*Aim of the task:*
Tally the lines that hold the string "this", and reply with the count alone.

*Recorded data:*
---
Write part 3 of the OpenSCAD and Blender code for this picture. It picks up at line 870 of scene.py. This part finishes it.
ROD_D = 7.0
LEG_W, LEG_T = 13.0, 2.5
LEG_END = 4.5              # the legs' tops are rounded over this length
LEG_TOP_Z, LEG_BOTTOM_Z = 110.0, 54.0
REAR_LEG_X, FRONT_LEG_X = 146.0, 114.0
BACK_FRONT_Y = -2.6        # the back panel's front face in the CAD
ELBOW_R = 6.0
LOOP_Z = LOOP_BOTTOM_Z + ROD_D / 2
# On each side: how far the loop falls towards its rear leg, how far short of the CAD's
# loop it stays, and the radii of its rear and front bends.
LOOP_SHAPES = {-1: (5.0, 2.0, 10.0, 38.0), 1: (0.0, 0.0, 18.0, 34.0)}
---
*Output:*
2